Так вот, о просчётах... В ходе работы комиссии по крестьянскому вопросу министр внутренних дел Перовский поручил Далю провести исследование, итогом которого в 1844 году стали две записки "О скопической ереси" и данное "Розыскание", в котором автор приводит 134 случая кровавого навета и подробно рассматривает уже упомянутое велижское дело. В заключение своей работы автор утверждает, что "изуверный обряд этот не только не принадлежит всем вообще евреям, но даже, без всякого сомнения, весьма немногим известен" и "существует только в секте хасидов или хасидым, как это объяснено выше секте самой упорной, фанатической, признающей один только Талмуд и раввинские книги и отрекшейся, так сказать, от Ветхого Завета".

Не стоит приводить кровожадные подробности этих ритуальных людоедств, дабы не лить воду на мельницу тех, кто стоит за спинами несчастных исполнителей... Да, да, все пострадавшие по этим обвинениям иудеи – несчастны, хоть и бессердечны, потому что они тоже принесены в жертву. Я поясню...
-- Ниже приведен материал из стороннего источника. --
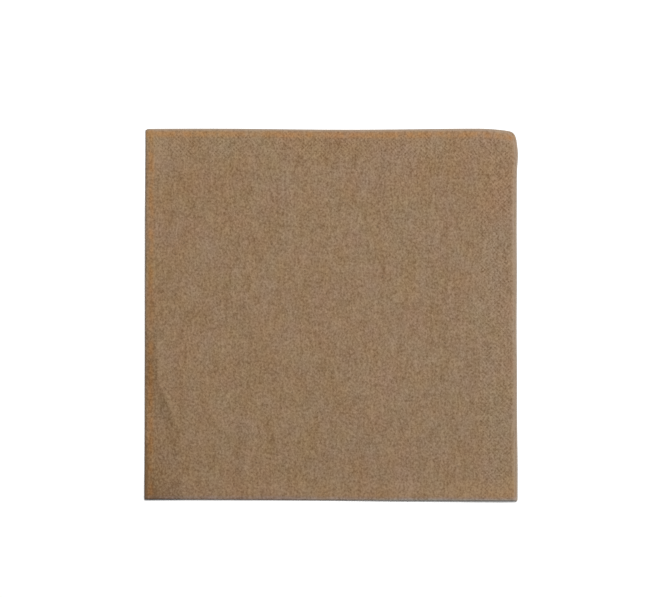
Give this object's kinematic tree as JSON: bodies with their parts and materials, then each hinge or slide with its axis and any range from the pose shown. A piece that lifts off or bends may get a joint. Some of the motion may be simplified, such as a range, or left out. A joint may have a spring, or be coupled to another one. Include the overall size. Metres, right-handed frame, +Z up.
{
  "type": "paper napkin",
  "caption": "Brown paper napkin folded flat into a square, with closed folds along two sides and loose, coined cut edges along the other two.",
  "frame": {"origin": "under the middle of the folded square, on the surface that the napkin lies on", "axes": "+Z up through the leaves, +X from the second fold towards the cut edges, +Y from the first fold towards the cut edges, so that the open corner is at +X +Y"},
  "size_m": [0.1656, 0.165, 0.0024],
  "materials": {
    "brown_tissue": "matte"
  },
  "bodies": {
    "root": {"napkin": "brown_tissue"}
  },
  "joints": []
}
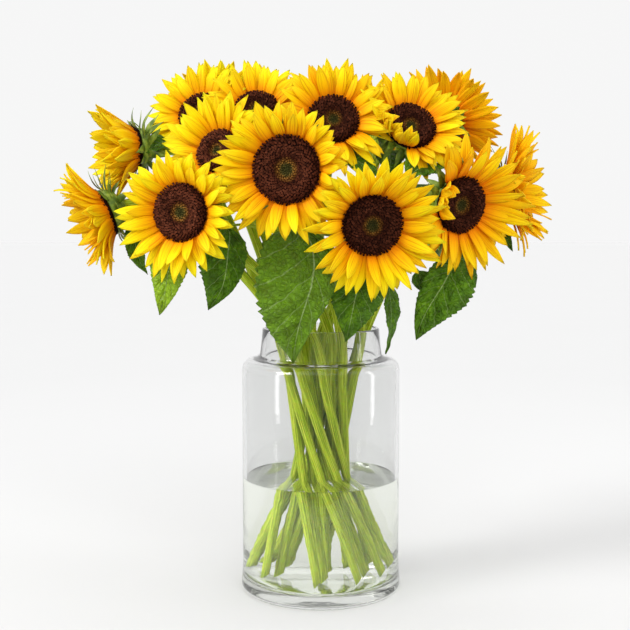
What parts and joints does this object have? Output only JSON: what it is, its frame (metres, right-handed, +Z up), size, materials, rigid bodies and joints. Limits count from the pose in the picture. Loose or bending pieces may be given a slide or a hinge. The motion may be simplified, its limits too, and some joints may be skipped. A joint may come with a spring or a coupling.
{
  "type": "sunflowers in a vase",
  "caption": "Bouquet of cut sunflowers with leafy stems that cross and fan out in the water of a clear glass jar vase with a rounded shoulder and short neck.",
  "frame": {"origin": "middle of the vase's flat underside", "axes": "+Z up along the vase's axis, -Y towards the side that most of the flower heads face, +X to the right when seen from that side"},
  "size_m": [0.4635, 0.317, 0.5178],
  "materials": {
    "clear_glass": "clear, smooth and glossy, thick at the base",
    "water": "clear still water",
    "golden_petals": "soft satin with fine lengthwise lines, golden yellow turning orange at the root",
    "brown_disc": "matt, dark maroon-brown florets with an orange-brown inner ring and an olive-green eye",
    "green_stem_and_leaves": "satin leaves with lighter veins, and finely ribbed, slightly hairy lime-green stems"
  },
  "bodies": {
    "root": {"glass_vase": "clear_glass", "water": "water", "sunflower_01_petals": "golden_petals", "sunflower_01_disc": "brown_disc", "sunflower_01_leafy_stem": "green_stem_and_leaves", "sunflower_02_petals": "golden_petals", "sunflower_02_disc": "brown_disc", "sunflower_02_leafy_stem": "green_stem_and_leaves", "sunflower_03_petals": "golden_petals", "sunflower_03_disc": "brown_disc", "sunflower_03_leafy_stem": "green_stem_and_leaves", "sunflower_04_petals": "golden_petals", "sunflower_04_disc": "brown_disc", "sunflower_04_leafy_stem": "green_stem_and_leaves", "sunflower_05_petals": "golden_petals", "sunflower_05_disc": "brown_disc", "sunflower_05_leafy_stem": "green_stem_and_leaves", "sunflower_06_petals": "golden_petals", "sunflower_06_disc": "brown_disc", "sunflower_06_leafy_stem": "green_stem_and_leaves", "sunflower_07_petals": "golden_petals", "sunflower_07_disc": "brown_disc", "sunflower_07_leafy_stem": "green_stem_and_leaves", "sunflower_08_petals": "golden_petals", "sunflower_08_disc": "brown_disc", "sunflower_08_leafy_stem": "green_stem_and_leaves", "sunflower_09_petals": "golden_petals", "sunflower_09_disc": "brown_disc", "sunflower_09_leafy_stem": "green_stem_and_leaves", "sunflower_10_petals": "golden_petals", "sunflower_10_disc": "brown_disc", "sunflower_10_leafy_stem": "green_stem_and_leaves", "sunflower_11_petals": "golden_petals", "sunflower_11_disc": "brown_disc", "sunflower_11_leafy_stem": "green_stem_and_leaves", "sunflower_12_petals": "golden_petals", "sunflower_12_disc": "brown_disc", "sunflower_12_leafy_stem": "green_stem_and_leaves", "sunflower_13_petals": "golden_petals", "sunflower_13_disc": "brown_disc", "sunflower_13_leafy_stem": "green_stem_and_leaves", "sunflower_14_petals": "golden_petals", "sunflower_14_disc": "brown_disc", "sunflower_14_leafy_stem": "green_stem_and_leaves", "sunflower_15_petals": "golden_petals", "sunflower_15_disc": "brown_disc", "sunflower_15_leafy_stem": "green_stem_and_leaves"}
  },
  "joints": []
}
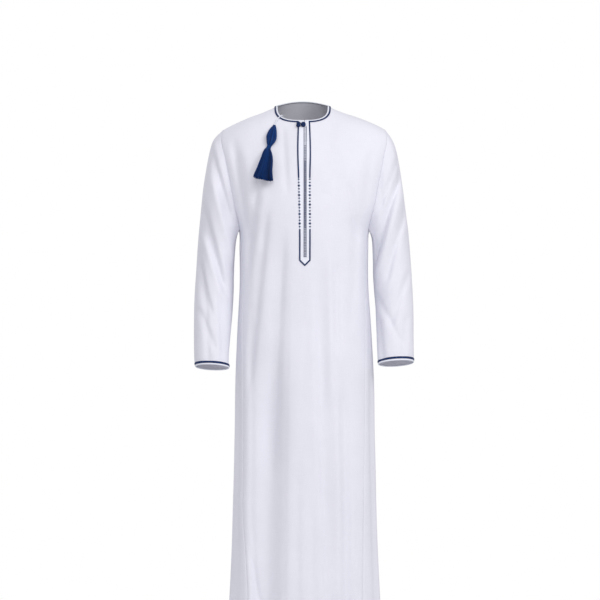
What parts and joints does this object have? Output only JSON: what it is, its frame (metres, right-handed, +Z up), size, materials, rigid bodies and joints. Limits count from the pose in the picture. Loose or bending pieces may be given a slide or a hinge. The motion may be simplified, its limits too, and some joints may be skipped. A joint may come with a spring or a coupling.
{
  "type": "thobe robe",
  "caption": "Long collarless white thobe, worn and hollow, with a braided placket, cuffs and a hanging tassel.",
  "frame": {"origin": "middle of the neck opening, level with the points where the neck meets the shoulders", "axes": "+Z up the wearer, -Y out of the front, +X towards the wearer's left"},
  "size_m": [0.5902, 0.3179, 1.4852],
  "materials": {
    "white_suiting": "smooth fine-woven white suiting with a faint sheen",
    "white_trim": "the same white cloth, folded double",
    "navy_braid": "navy satin-stitch braid",
    "grey_embroidery": "fine grey and navy embroidery",
    "white_cord": "twisted white thread",
    "tassel_thread": "navy viscose thread with a soft sheen"
  },
  "bodies": {
    "root": {"front_yoke_right": "white_suiting", "front_yoke_left": "white_suiting", "front_chest_right": "white_suiting", "front_chest_left": "white_suiting", "front_waist_right": "white_suiting", "front_waist_left": "white_suiting", "front_hem_right": "white_suiting", "front_hem_left": "white_suiting", "back_yoke_right": "white_suiting", "back_yoke_left": "white_suiting", "back_chest_right": "white_suiting", "back_chest_left": "white_suiting", "back_waist_right": "white_suiting", "back_waist_left": "white_suiting", "back_hem_right": "white_suiting", "back_hem_left": "white_suiting", "side_panel_right": "white_suiting", "side_panel_left": "white_suiting", "sleeve_right": "white_suiting", "sleeve_left": "white_suiting", "neck_binding": "white_trim", "placket": "white_trim", "placket_tab": "white_trim", "placket_band": "grey_embroidery", "neck_braid": "navy_braid", "placket_braid_right": "navy_braid", "placket_braid_left": "navy_braid", "placket_braid_point": "navy_braid", "neck_knot": "navy_braid", "neck_loop": "navy_braid", "cuff_braid_right": "navy_braid", "cuff_braid_left": "navy_braid", "cuff_binding_right": "white_trim", "cuff_binding_left": "white_trim", "tassel_cord": "white_cord", "tassel_head": "tassel_thread", "tassel_wrap": "tassel_thread", "tassel_skirt": "tassel_thread"}
  },
  "joints": []
}
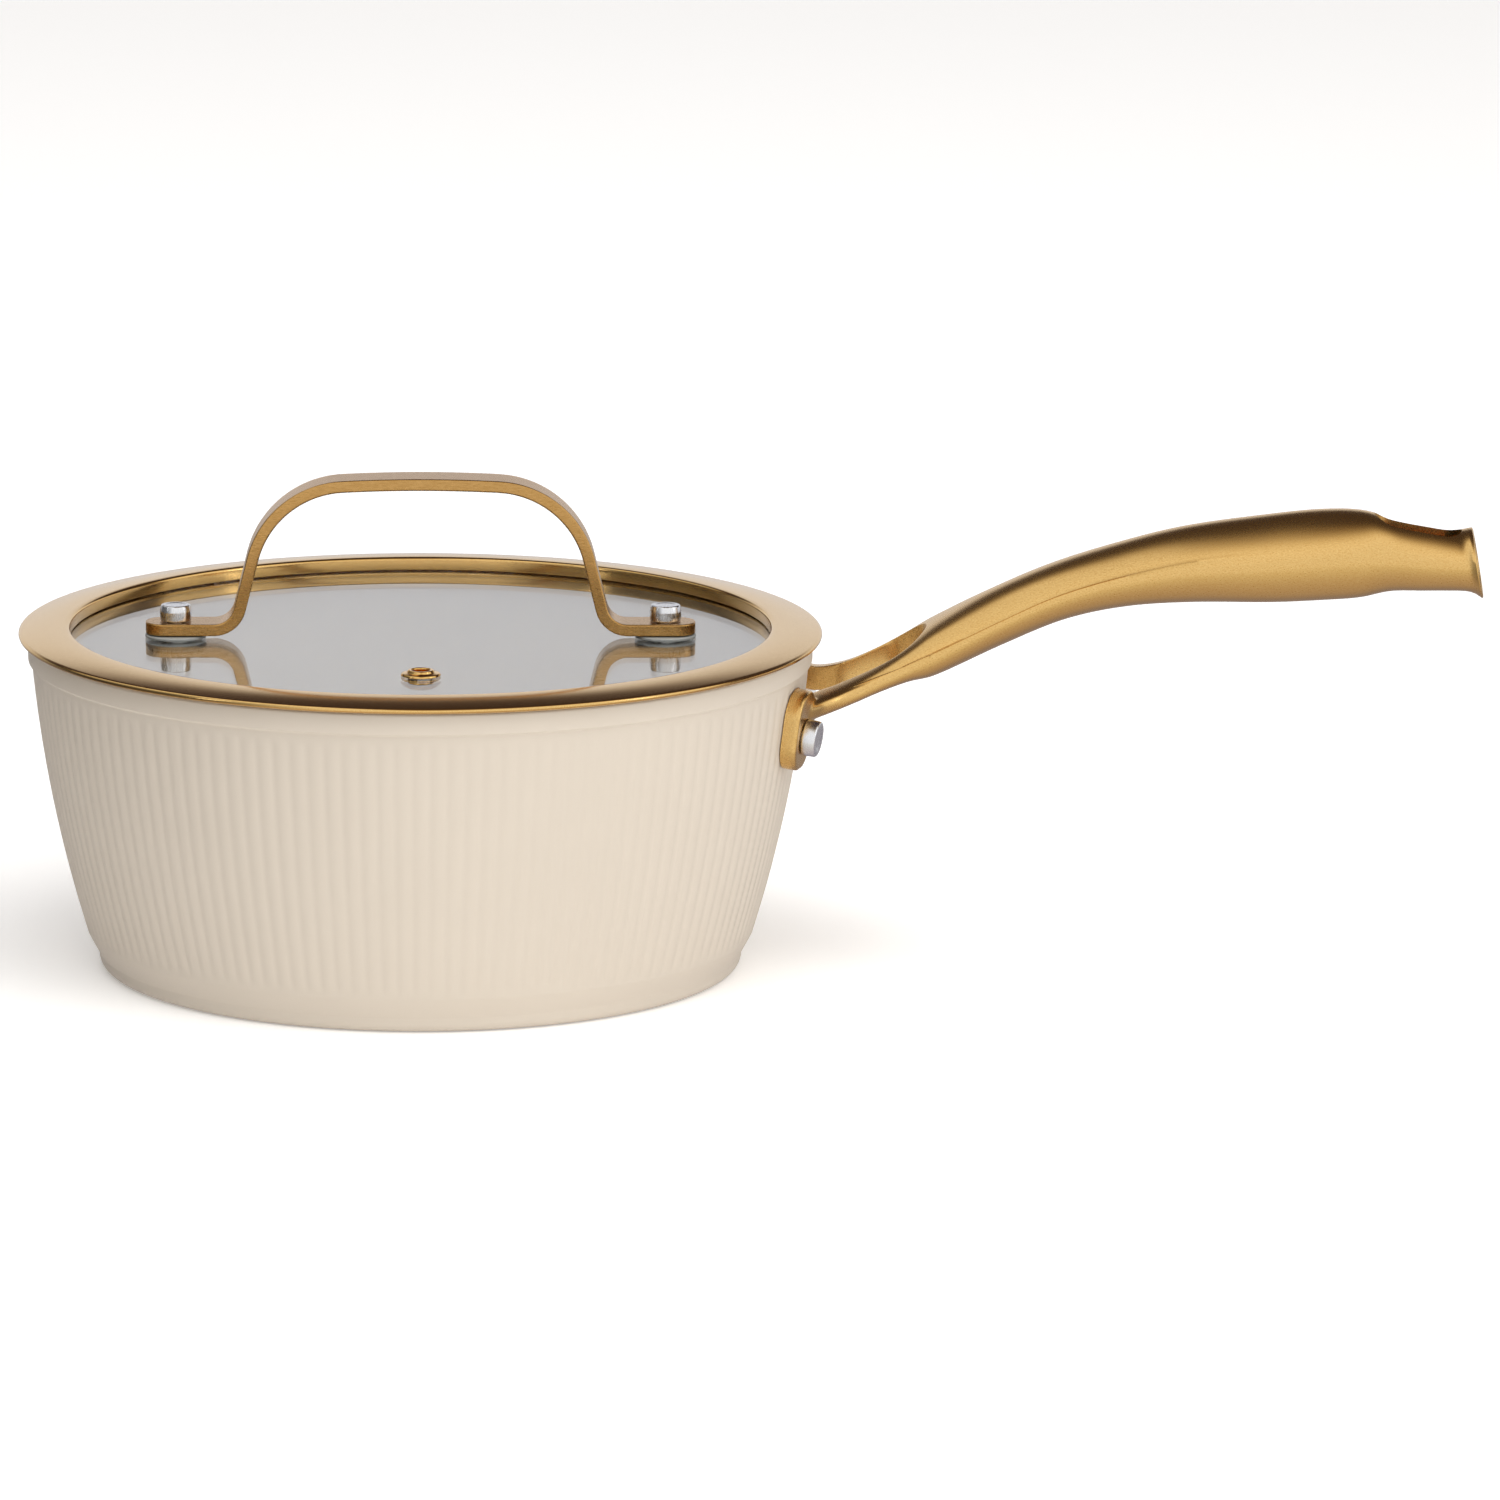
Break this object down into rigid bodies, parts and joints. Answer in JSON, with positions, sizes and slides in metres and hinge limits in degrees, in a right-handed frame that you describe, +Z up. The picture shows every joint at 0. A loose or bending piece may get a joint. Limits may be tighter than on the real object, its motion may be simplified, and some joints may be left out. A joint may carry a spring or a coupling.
{
  "type": "saucepan with glass lid",
  "caption": "Straight-handled saucepan with a ribbed, tapering body, a hollow forked stay-clear handle and a flat glass lid with a metal rim, a strap handle and a steam vent.",
  "frame": {"origin": "centre of the base's underside, on the hob", "axes": "+Z up out of the pan, +X along the long handle"},
  "size_m": [0.3842, 0.21, 0.129],
  "materials": {
    "cream_ceramic": "matte",
    "gold_steel": "satin",
    "aluminium": "satin",
    "stainless_steel": "satin",
    "grey_silicone": "matte",
    "clear_glass": "gloss"
  },
  "bodies": {
    "pan": {"pan_body": "cream_ceramic", "induction_plate": "stainless_steel", "pan_handle": "gold_steel", "handle_rivet_front": "aluminium", "handle_rivet_rear": "aluminium"},
    "lid": {"lid_ring": "gold_steel", "lid_glass": "clear_glass", "lid_handle": "gold_steel", "lid_pin_left": "aluminium", "lid_pin_right": "aluminium", "top_washer_left": "grey_silicone", "top_washer_right": "grey_silicone", "glass_bush_left": "grey_silicone", "glass_bush_right": "grey_silicone", "backing_washer_left": "stainless_steel", "backing_washer_right": "stainless_steel", "vent_eyelet": "gold_steel", "vent_ring": "gold_steel"}
  },
  "joints": [
    {"name": "lid_lift", "type": "slide", "parent": "pan", "child": "lid", "axis": [0, 0, 1], "range_m": [0, 0.12]}
  ]
}
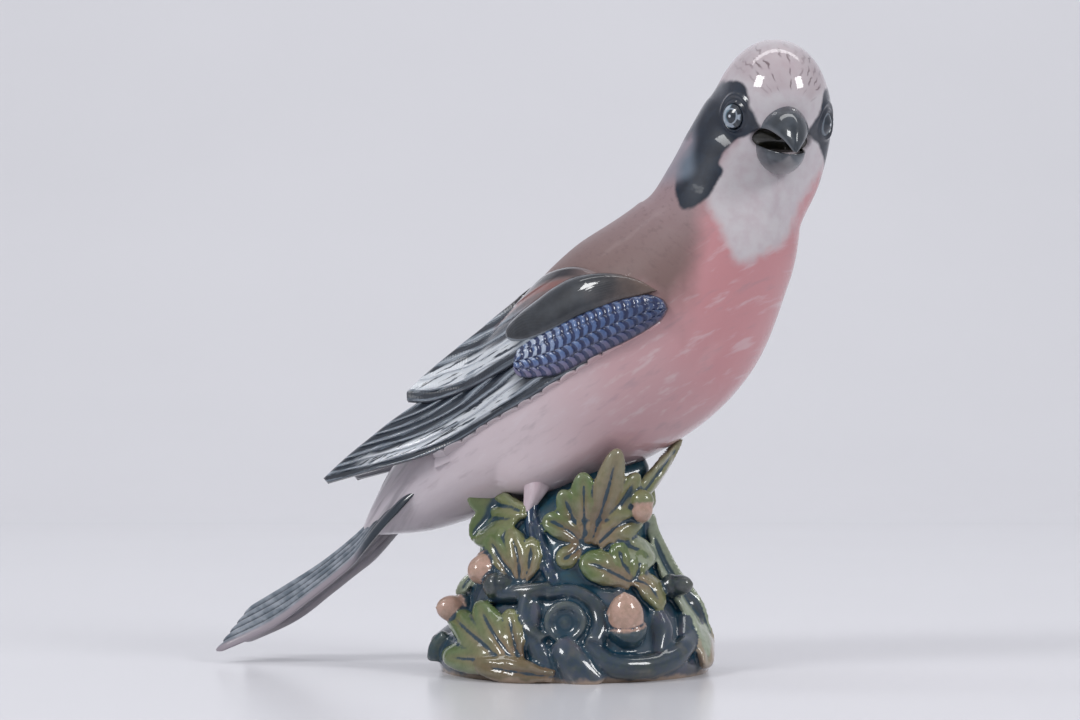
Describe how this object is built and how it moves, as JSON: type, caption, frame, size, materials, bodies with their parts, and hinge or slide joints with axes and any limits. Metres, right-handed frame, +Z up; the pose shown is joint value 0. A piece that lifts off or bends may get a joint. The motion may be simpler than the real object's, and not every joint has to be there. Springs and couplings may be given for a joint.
{
  "type": "jay figurine",
  "caption": "Porcelain figurine of a perched jay with its head turned, long tail, folded wings, on an oak stump with leaves and acorns.",
  "frame": {"origin": "middle of the flat underside of the stump", "axes": "+Z up; -Y towards the side from which the figurine is looked at; +X towards the breast, with the tail towards -X"},
  "size_m": [0.2071, 0.0953, 0.2085],
  "materials": {
    "glazed_porcelain": "hand-painted under a clear glossy glaze"
  },
  "bodies": {
    "root": {"jay_figurine": "glazed_porcelain"}
  },
  "joints": []
}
Автор записки задаётся вопросом: "Какому же обстоятельству приписать возобновляющиеся по временам случаи мученической смерти младенца, рассудительно и осторожно замученного до смерти, если обвинение несправедливо? Какую можно придумать причину или повод для такого злодейского истязания ребенка, если это не изуверство?" Даль сталкивается с общепринятой туманной неопределённостью: "Как объяснить, что бы могло побудить кого бы то ни было к такому бессмысленно-зверскому поступку, если это не какая-нибудь таинственная, каббалистическая или религиозно-изуверная цель?". Автор пытается разобраться: "Почему это всегда дети христиан? И, наконец, почему случаи эти всегда бывали исключительно во время или перед самой Пасхой?" и приходит для себя к ответу: "Составитель записки сей лично знал в западных губерниях наших учёного и образованного врача, еврея, который в откровенном разговоре, глаз на глаз, об этом предмете сам сознавался, что обвинение это, без сомнения, основательно, что есть ж-ды, которые в изуверстве своём посягают на такое возмутительное злодейство, но утверждал только, что это не есть обряд собственно еврейский, а вымысел выродков человечества. В С.-Петербурге служит и теперь ещё крещённый, учёный еврей, который с полным убеждением подтверждает существование этого обряда не в виде общем, как он выражается, а в виде исключения, но он в то же время отказывается засвидетельствовать это где-нибудь гласным образом, потому что конечно, не в состоянии доказать справедливости слов своих и даже боится мщения богатых евреев, коих происки достигают далеко и которые сочли бы подобное обвинение общим поруганием израильского народа и личным для себя оскорблением".